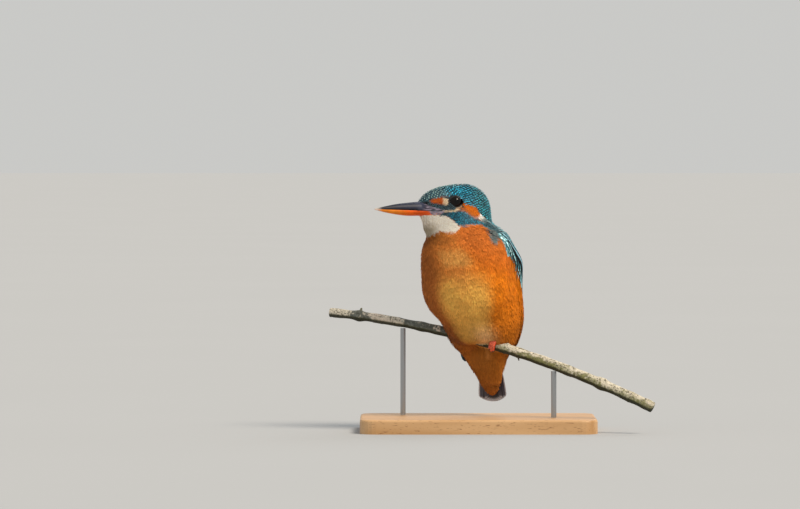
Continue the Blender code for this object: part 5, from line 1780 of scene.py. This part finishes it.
# %% Stand materials
beech, tree, shader = finish("oiled_beech", Roughness=0.42)
spot = add(tree, "TexCoord").outputs["Object"]
lengthwise = add(tree, "VectorMath", {0: spot, 1: (14.0, 160.0, 160.0)}, operation="MULTIPLY")
bend = add(tree, "TexNoise", {"Vector": lengthwise, "Scale": 0.35, "Detail": 2.0})
inputs = {0: bend, 1: (0.0, 5.0, 5.0), 2: lengthwise}
moved = add(tree, "VectorMath", inputs, operation="MULTIPLY_ADD")
inputs = {"Vector": moved, "Scale": 0.22, "Distortion": 1.2, "Detail": 2.0}
rings = add(tree, "TexWave", inputs, bands_direction="Y").outputs["Fac"]
fleck_map = add(tree, "VectorMath", {0: spot, 1: (320.0, 2600.0, 2600.0)}, operation="MULTIPLY")
fleck = add(tree, "TexNoise", {"Vector": fleck_map, "Scale": 1.0, "Detail": 1.0})
pores = add(tree, "MapRange", {"Value": fleck, "From Min": 0.66, "From Max": 0.74})
wood = add(tree, "ValToRGB", {"Fac": rings})
wood.color_ramp.elements[0].color = (*linear("#b98d5c"), 1)
wood.color_ramp.elements[1].color = (*linear("#cfa677"), 1)
ground = add(tree, "Mix", {0: pores, 6: wood, 7: (*linear("#8a5f38"), 1)}, data_type="RGBA")
dress(tree, shader, ground.outputs[2], height=pores, strength=0.3, invert=True)
sheen = add(tree, "MapRange", {"Value": rings, "To Min": 0.36, "To Max": 0.5})
feed(tree, sheen, shader.inputs["Roughness"])

steel, tree, shader = finish("brushed_steel_rod", Metallic=1.0, Roughness=0.3)
shader.inputs["Base Color"].default_value = (*linear("#a9abad"), 1)
spot = add(tree, "TexCoord").outputs["Object"]
drawn = add(tree, "VectorMath", {0: spot, 1: (9000.0, 9000.0, 60.0)}, operation="MULTIPLY")
lines = add(tree, "TexNoise", {"Vector": drawn, "Scale": 1.0, "Detail": 2.0})
worn = add(tree, "MapRange", {"Value": lines, "To Min": 0.24, "To Max": 0.42})
feed(tree, worn, shader.inputs["Roughness"])
for name, item in (("stand_base", beech), ("stand_rod_left", steel), ("stand_rod_right", steel)):
    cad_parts[name].material_slots[0].material = item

------------------------------------------------

## [Stated problem]
All the data must be duplicated exactly, with nothing added or removed.

## [Reply to the task]
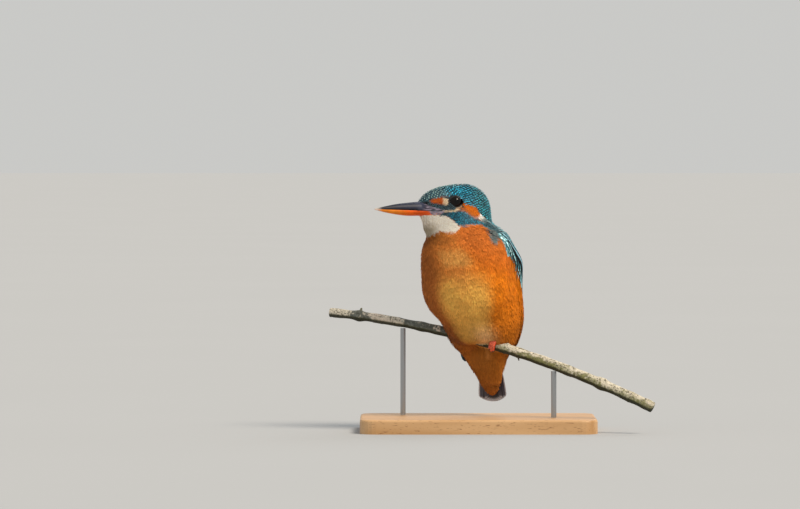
Continue the Blender code for this object: part 5, from line 1780 of scene.py. This part finishes it.
# %% Stand materials
beech, tree, shader = finish("oiled_beech", Roughness=0.42)
spot = add(tree, "TexCoord").outputs["Object"]
lengthwise = add(tree, "VectorMath", {0: spot, 1: (14.0, 160.0, 160.0)}, operation="MULTIPLY")
bend = add(tree, "TexNoise", {"Vector": lengthwise, "Scale": 0.35, "Detail": 2.0})
inputs = {0: bend, 1: (0.0, 5.0, 5.0), 2: lengthwise}
moved = add(tree, "VectorMath", inputs, operation="MULTIPLY_ADD")
inputs = {"Vector": moved, "Scale": 0.22, "Distortion": 1.2, "Detail": 2.0}
rings = add(tree, "TexWave", inputs, bands_direction="Y").outputs["Fac"]
fleck_map = add(tree, "VectorMath", {0: spot, 1: (320.0, 2600.0, 2600.0)}, operation="MULTIPLY")
fleck = add(tree, "TexNoise", {"Vector": fleck_map, "Scale": 1.0, "Detail": 1.0})
pores = add(tree, "MapRange", {"Value": fleck, "From Min": 0.66, "From Max": 0.74})
wood = add(tree, "ValToRGB", {"Fac": rings})
wood.color_ramp.elements[0].color = (*linear("#b98d5c"), 1)
wood.color_ramp.elements[1].color = (*linear("#cfa677"), 1)
ground = add(tree, "Mix", {0: pores, 6: wood, 7: (*linear("#8a5f38"), 1)}, data_type="RGBA")
dress(tree, shader, ground.outputs[2], height=pores, strength=0.3, invert=True)
sheen = add(tree, "MapRange", {"Value": rings, "To Min": 0.36, "To Max": 0.5})
feed(tree, sheen, shader.inputs["Roughness"])

steel, tree, shader = finish("brushed_steel_rod", Metallic=1.0, Roughness=0.3)
shader.inputs["Base Color"].default_value = (*linear("#a9abad"), 1)
spot = add(tree, "TexCoord").outputs["Object"]
drawn = add(tree, "VectorMath", {0: spot, 1: (9000.0, 9000.0, 60.0)}, operation="MULTIPLY")
lines = add(tree, "TexNoise", {"Vector": drawn, "Scale": 1.0, "Detail": 2.0})
worn = add(tree, "MapRange", {"Value": lines, "To Min": 0.24, "To Max": 0.42})
feed(tree, worn, shader.inputs["Roughness"])
for name, item in (("stand_base", beech), ("stand_rod_left", steel), ("stand_rod_right", steel)):
    cad_parts[name].material_slots[0].material = item